● Exercise directions:
Quote every line below exactly as it reads.

● Object modeling scripts:

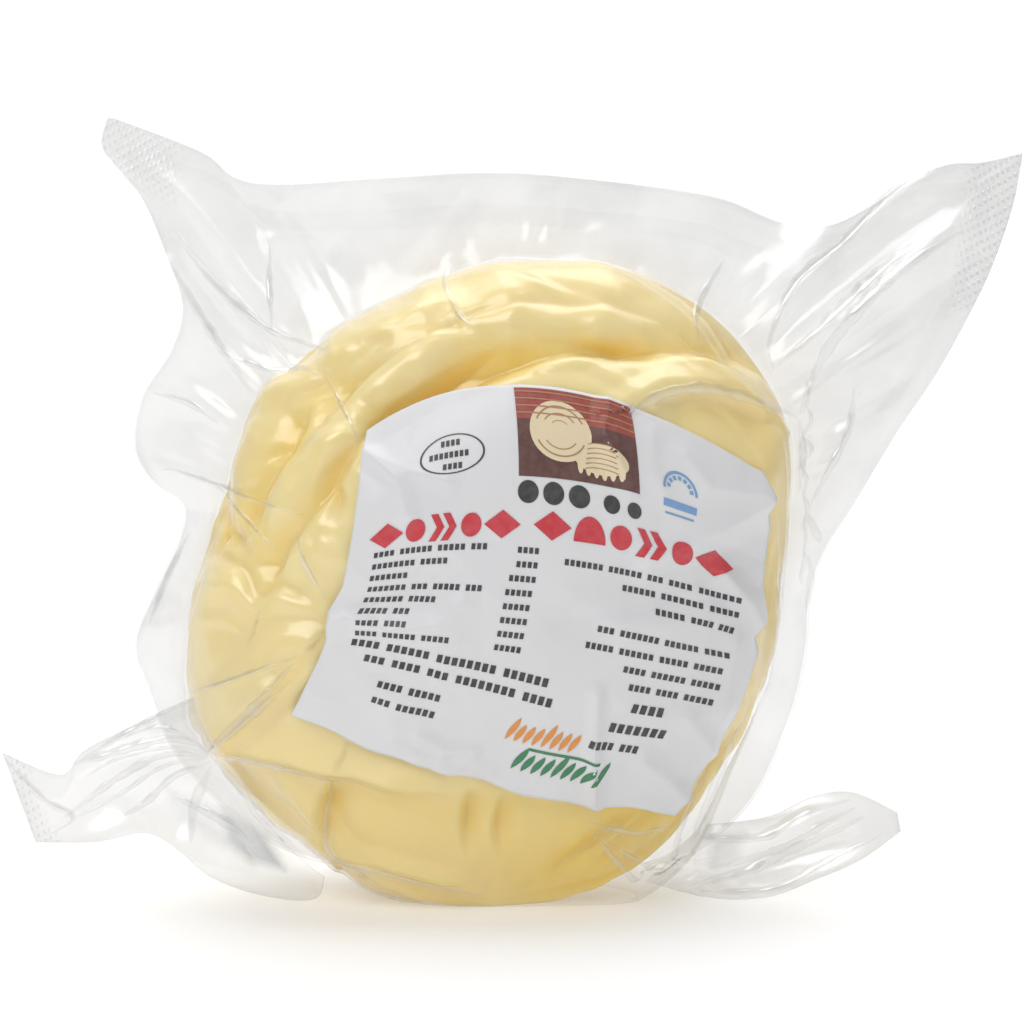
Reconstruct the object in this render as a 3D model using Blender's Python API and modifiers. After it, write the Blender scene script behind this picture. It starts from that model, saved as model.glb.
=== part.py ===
# A ball of pulled-curd string cheese, wound up from one long strand and vacuum-packed in a clear pouch.
# The pouch clings to the ball, and what is left of it stands round it as a wavy flange with four corners:
# two stand up, and two are gathered into wings at the foot. A paper label is stuck on the front.
# The object stands on a small flat at the foot of the ball, with its origin in the middle of that flat.
# +Z is up and the front looks along -Y. Lengths are in millimetres up to the last step of each piece.

from bisect import bisect_right
from math import acos, asin, atan2, copysign, cos, hypot, pi, radians, sin, sqrt

import bmesh
import bpy
from mathutils import Matrix, Vector

MM = 0.001

# The ball: its middle height, its depth, and how full its section is (1 is an ellipse, less is squarer).
BALL_WIDTH = 116.0
BALL_HEIGHT = 125.0
BALL_DEPTH = 64.0
BALL_MIDDLE = Vector((0.0, 0.0, 62.4))
BALL_FULLNESS = 0.95

# The ball's outline seen from the front, as (x, z), anticlockwise from the right side.
BALL_OUTLINE = [
    (57.0, 62.0), (57.8, 76.0), (58.0, 92.0), (48.0, 107.5), (36.5, 117.0), (21.0, 123.0), (4.0, 124.6),
    (-12.0, 120.0), (-31.0, 109.0), (-47.0, 92.0), (-54.5, 75.0), (-58.0, 57.6), (-57.6, 38.0), (-50.0, 24.0),
    (-39.0, 11.0), (-24.0, -0.6), (0.0, -5.6), (24.0, -3.6), (39.0, 7.0), (47.0, 24.0), (54.0, 43.0),
]

# How the strand is wound. Each turn runs round the ball in the plane through three (x, y, z) points, where y
# is only the sign of the side that the point lies on. A turn has a width, a crown and a depth below the skin.
STRAND_BED = -6.0
TURNS = [
    dict(through=((-50, 1, 92), (0, 1, 70), (50, 1, 44)), width=44, crown=4.0, sunk=1.6),
    dict(through=((-40, 1, 88), (0, 1, 104), (40, 1, 92)), width=42, crown=4.2, sunk=1.2),
    dict(through=((-44, 1, 40), (4, 1, 84), (40, 1, 108)), width=28, crown=4.6, sunk=0.4),
    dict(through=((-46, -1, 18), (0, -1, 10), (44, -1, 18)), width=38, crown=3.0, sunk=1.4),
    dict(through=((-42, -1, 94), (-49, -1, 80), (-51, -1, 66)), width=18, crown=4.6, sunk=1.8),
    dict(through=((-33, -1, 108), (2, -1, 121), (40, -1, 116)), width=35, crown=4.4, sunk=0.2),
    dict(through=((-27.4, -1, 95), (-38.6, -1, 80), (-43.6, -1, 67)), width=15, crown=5.4, sunk=0.2),
    dict(through=((-27, -1, 74), (14, -1, 90), (53, -1, 86)), width=37, crown=4.2, sunk=0.0),
    dict(through=((-55, -1, 47), (-30, -1, 43), (10, -1, 39)), width=38, crown=4.2, sunk=0.0),
]

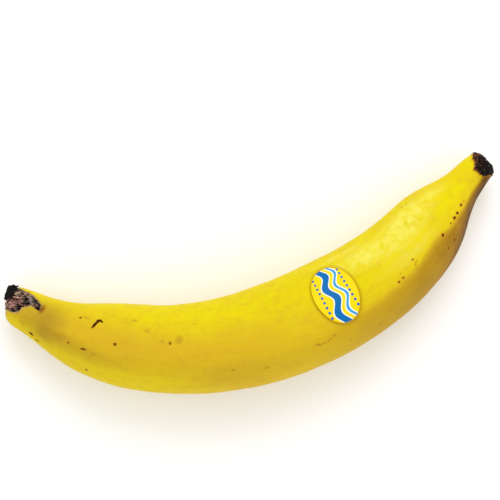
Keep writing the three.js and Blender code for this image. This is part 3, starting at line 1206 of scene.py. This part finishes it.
def keep_inside(tree: Tree, geometry: Socket, given: dict[str, Socket]) -> Socket:
    """Moves what stands out of the fruit's box back to its sides.

    Args:
        tree: The Geometry Nodes tree.
        geometry: The socket of the geometry.
        given: The tree's inputs, with the box's Low corner and High corner.

    Returns:
        The socket of the geometry inside the box.
    """
    position = add(tree, Node.POSITION)
    for operation, corner in (("MAXIMUM", "Low corner"), ("MINIMUM", "High corner")):
        position = add(tree, Node.VECTOR, {"operation": operation}, {0: position, 1: given[corner]})
    return add(tree, Node.SET_POSITION, None, {"Geometry": geometry, "Position": position})


@dataclass
class Fruit:
    """The fruit's fine surface: torn stem end, peel and dried cap as one closed body."""

    shape: FruitShape
    label: "OvalLabel"
    steps: int = 184
    tissue_rings: int = 44
    peel_rings: int = 372
    crust_rings: int = 46
    ring_crowding: float = 0.6
    dimple_depth: float = 0.05
    tissue_depth: float = 1.3
    crust_depth: float = 0.75
    crack_gain: float = 1.9
    char_at: float = -0.5
    char_turn: float = -48
    char_reach: float = 4.2
    char_spread: float = 40
    seed: float = 3.0

    def tissue(self, share: Array, line: Array) -> tuple[Array, Array, Array]:
        """Gives torn tissue from the middle of the stem end, at share 0, out to the peel, at share 1.

        Args:
            share: How far out a place is.
            line: The grown line that it is on, by its turn before any lean.

        Returns:
            The lengths, turns and radii.
        """
        shape = self.shape
        at = mix(shape.stem_start, shape.tear_line(line), share**shape.tissue_crowding)
        turn = line + shape.lean(at, line)
        skin = shape.peel_radius(at, turn)
        knob = shape.knob(at, turn)
        relief = shape.tissue_relief * shape.lumps(at, turn, skin) - shape.hollow(at, turn)[0]
        radius = skin - shape.tear_recess * share**2 + relief + shape.knob_height * knob
        return at - shape.knob_push * knob, turn, radius

    def peel(self, share: Array, line: Array) -> tuple[Array, Array, Array]:
        """Gives the peel from its torn lip, at share 0, to the cap, at share 1.

        Args:
            share: How far along a place is.
            line: The grown line that it is on, by its turn before any lean.

        Returns:
            The lengths, turns and radii.
        """
        shape = self.shape
        eased = share - self.ring_crowding * np.sin(2 * np.pi * share) / (2 * np.pi)
        start = shape.tear_line(line) + shape.lip_gap
        at = mix(start, shape.cap_line(line), eased)
        turn = line + shape.lean(at, line)
        rolled = shape.lip_radius * np.exp(-(at - start) / (shape.lip_reach * shape.lip_radius))
        return at, turn, shape.skin_radius(at, turn) - rolled

    def crust(self, share: Array, turn: Array) -> tuple[Array, Array, Array]:
        """Gives the crust from the cap's base line, at share 0, to the tip, at share 1.

        Args:
            share: How far out a place is.
            turn: Its turn.

        Returns:
            The lengths, turns and radii.
        """
        shape = self.shape
        start = shape.cap_line(turn)
        power = 2 / shape.cap_bluntness
        dome = mix(start + shape.cap_step, shape.tip, np.sin(np.pi * share / 2) ** power)
        narrowing = np.cos(np.pi * share / 2) ** power
        skin = (shape.peel_radius(start, turn) + shape.cap_proud) * narrowing
        radius = skin + shape.crust_relief * shape.lumps(dome, turn, skin)
        return dome - shape.pit_depth * bump(skin, shape.pit_radius), turn, radius

    def grid(self) -> SurfaceGrid:
        """Returns all the rings, from the stem end to the tip."""
        turn = np.arange(self.steps) * 360 / self.steps
        parts = []
        for rule, shares, zone in (
            (self.tissue, np.arange(1, self.tissue_rings + 1) / self.tissue_rings, Zone.TORN_TISSUE),
            (self.peel, np.arange(self.peel_rings + 1) / self.peel_rings, Zone.PEEL),
            (self.crust, np.arange(self.crust_rings) / self.crust_rings, Zone.DRIED_CAP),
        ):
            lines, spread = np.meshgrid(turn, shares)
            parts.append((*rule(spread, lines), lines, np.full(len(shares), int(zone))))
        return SurfaceGrid(*(np.concatenate(column) for column in zip(*parts)))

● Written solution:
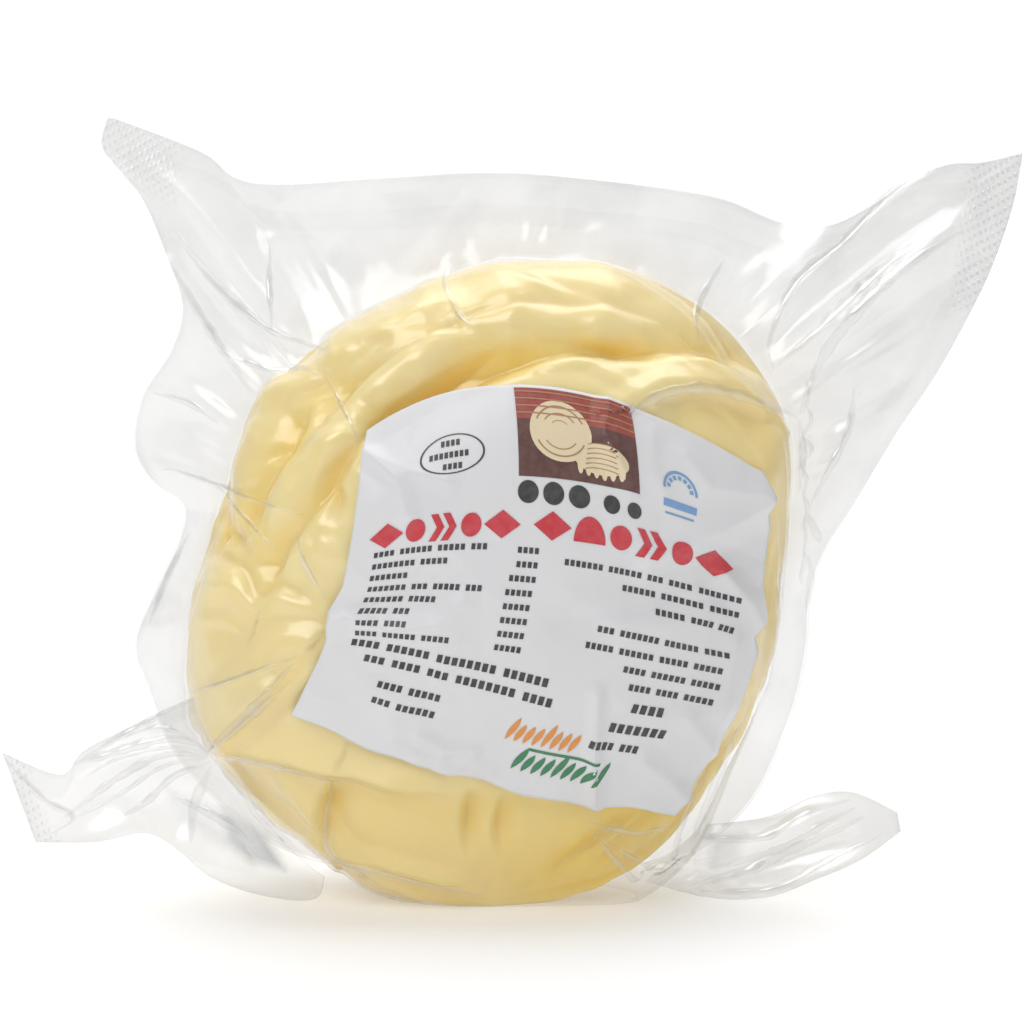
Reconstruct the object in this render as a 3D model using Blender's Python API and modifiers. After it, write the Blender scene script behind this picture. It starts from that model, saved as model.glb.
=== part.py ===
# A ball of pulled-curd string cheese, wound up from one long strand and vacuum-packed in a clear pouch.
# The pouch clings to the ball, and what is left of it stands round it as a wavy flange with four corners:
# two stand up, and two are gathered into wings at the foot. A paper label is stuck on the front.
# The object stands on a small flat at the foot of the ball, with its origin in the middle of that flat.
# +Z is up and the front looks along -Y. Lengths are in millimetres up to the last step of each piece.

from bisect import bisect_right
from math import acos, asin, atan2, copysign, cos, hypot, pi, radians, sin, sqrt

import bmesh
import bpy
from mathutils import Matrix, Vector

MM = 0.001

# The ball: its middle height, its depth, and how full its section is (1 is an ellipse, less is squarer).
BALL_WIDTH = 116.0
BALL_HEIGHT = 125.0
BALL_DEPTH = 64.0
BALL_MIDDLE = Vector((0.0, 0.0, 62.4))
BALL_FULLNESS = 0.95

# The ball's outline seen from the front, as (x, z), anticlockwise from the right side.
BALL_OUTLINE = [
    (57.0, 62.0), (57.8, 76.0), (58.0, 92.0), (48.0, 107.5), (36.5, 117.0), (21.0, 123.0), (4.0, 124.6),
    (-12.0, 120.0), (-31.0, 109.0), (-47.0, 92.0), (-54.5, 75.0), (-58.0, 57.6), (-57.6, 38.0), (-50.0, 24.0),
    (-39.0, 11.0), (-24.0, -0.6), (0.0, -5.6), (24.0, -3.6), (39.0, 7.0), (47.0, 24.0), (54.0, 43.0),
]

# How the strand is wound. Each turn runs round the ball in the plane through three (x, y, z) points, where y
# is only the sign of the side that the point lies on. A turn has a width, a crown and a depth below the skin.
STRAND_BED = -6.0
TURNS = [
    dict(through=((-50, 1, 92), (0, 1, 70), (50, 1, 44)), width=44, crown=4.0, sunk=1.6),
    dict(through=((-40, 1, 88), (0, 1, 104), (40, 1, 92)), width=42, crown=4.2, sunk=1.2),
    dict(through=((-44, 1, 40), (4, 1, 84), (40, 1, 108)), width=28, crown=4.6, sunk=0.4),
    dict(through=((-46, -1, 18), (0, -1, 10), (44, -1, 18)), width=38, crown=3.0, sunk=1.4),
    dict(through=((-42, -1, 94), (-49, -1, 80), (-51, -1, 66)), width=18, crown=4.6, sunk=1.8),
    dict(through=((-33, -1, 108), (2, -1, 121), (40, -1, 116)), width=35, crown=4.4, sunk=0.2),
    dict(through=((-27.4, -1, 95), (-38.6, -1, 80), (-43.6, -1, 67)), width=15, crown=5.4, sunk=0.2),
    dict(through=((-27, -1, 74), (14, -1, 90), (53, -1, 86)), width=37, crown=4.2, sunk=0.0),
    dict(through=((-55, -1, 47), (-30, -1, 43), (10, -1, 39)), width=38, crown=4.2, sunk=0.0),
]

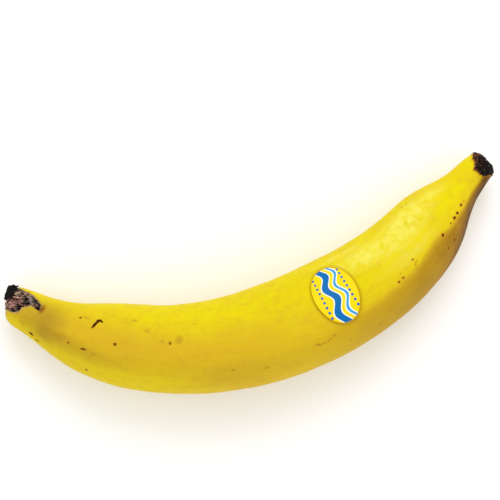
Keep writing the three.js and Blender code for this image. This is part 3, starting at line 1206 of scene.py. This part finishes it.
def keep_inside(tree: Tree, geometry: Socket, given: dict[str, Socket]) -> Socket:
    """Moves what stands out of the fruit's box back to its sides.

    Args:
        tree: The Geometry Nodes tree.
        geometry: The socket of the geometry.
        given: The tree's inputs, with the box's Low corner and High corner.

    Returns:
        The socket of the geometry inside the box.
    """
    position = add(tree, Node.POSITION)
    for operation, corner in (("MAXIMUM", "Low corner"), ("MINIMUM", "High corner")):
        position = add(tree, Node.VECTOR, {"operation": operation}, {0: position, 1: given[corner]})
    return add(tree, Node.SET_POSITION, None, {"Geometry": geometry, "Position": position})


@dataclass
class Fruit:
    """The fruit's fine surface: torn stem end, peel and dried cap as one closed body."""

    shape: FruitShape
    label: "OvalLabel"
    steps: int = 184
    tissue_rings: int = 44
    peel_rings: int = 372
    crust_rings: int = 46
    ring_crowding: float = 0.6
    dimple_depth: float = 0.05
    tissue_depth: float = 1.3
    crust_depth: float = 0.75
    crack_gain: float = 1.9
    char_at: float = -0.5
    char_turn: float = -48
    char_reach: float = 4.2
    char_spread: float = 40
    seed: float = 3.0

    def tissue(self, share: Array, line: Array) -> tuple[Array, Array, Array]:
        """Gives torn tissue from the middle of the stem end, at share 0, out to the peel, at share 1.

        Args:
            share: How far out a place is.
            line: The grown line that it is on, by its turn before any lean.

        Returns:
            The lengths, turns and radii.
        """
        shape = self.shape
        at = mix(shape.stem_start, shape.tear_line(line), share**shape.tissue_crowding)
        turn = line + shape.lean(at, line)
        skin = shape.peel_radius(at, turn)
        knob = shape.knob(at, turn)
        relief = shape.tissue_relief * shape.lumps(at, turn, skin) - shape.hollow(at, turn)[0]
        radius = skin - shape.tear_recess * share**2 + relief + shape.knob_height * knob
        return at - shape.knob_push * knob, turn, radius

    def peel(self, share: Array, line: Array) -> tuple[Array, Array, Array]:
        """Gives the peel from its torn lip, at share 0, to the cap, at share 1.

        Args:
            share: How far along a place is.
            line: The grown line that it is on, by its turn before any lean.

        Returns:
            The lengths, turns and radii.
        """
        shape = self.shape
        eased = share - self.ring_crowding * np.sin(2 * np.pi * share) / (2 * np.pi)
        start = shape.tear_line(line) + shape.lip_gap
        at = mix(start, shape.cap_line(line), eased)
        turn = line + shape.lean(at, line)
        rolled = shape.lip_radius * np.exp(-(at - start) / (shape.lip_reach * shape.lip_radius))
        return at, turn, shape.skin_radius(at, turn) - rolled

    def crust(self, share: Array, turn: Array) -> tuple[Array, Array, Array]:
        """Gives the crust from the cap's base line, at share 0, to the tip, at share 1.

        Args:
            share: How far out a place is.
            turn: Its turn.

        Returns:
            The lengths, turns and radii.
        """
        shape = self.shape
        start = shape.cap_line(turn)
        power = 2 / shape.cap_bluntness
        dome = mix(start + shape.cap_step, shape.tip, np.sin(np.pi * share / 2) ** power)
        narrowing = np.cos(np.pi * share / 2) ** power
        skin = (shape.peel_radius(start, turn) + shape.cap_proud) * narrowing
        radius = skin + shape.crust_relief * shape.lumps(dome, turn, skin)
        return dome - shape.pit_depth * bump(skin, shape.pit_radius), turn, radius

    def grid(self) -> SurfaceGrid:
        """Returns all the rings, from the stem end to the tip."""
        turn = np.arange(self.steps) * 360 / self.steps
        parts = []
        for rule, shares, zone in (
            (self.tissue, np.arange(1, self.tissue_rings + 1) / self.tissue_rings, Zone.TORN_TISSUE),
            (self.peel, np.arange(self.peel_rings + 1) / self.peel_rings, Zone.PEEL),
            (self.crust, np.arange(self.crust_rings) / self.crust_rings, Zone.DRIED_CAP),
        ):
            lines, spread = np.meshgrid(turn, shares)
            parts.append((*rule(spread, lines), lines, np.full(len(shares), int(zone))))
        return SurfaceGrid(*(np.concatenate(column) for column in zip(*parts)))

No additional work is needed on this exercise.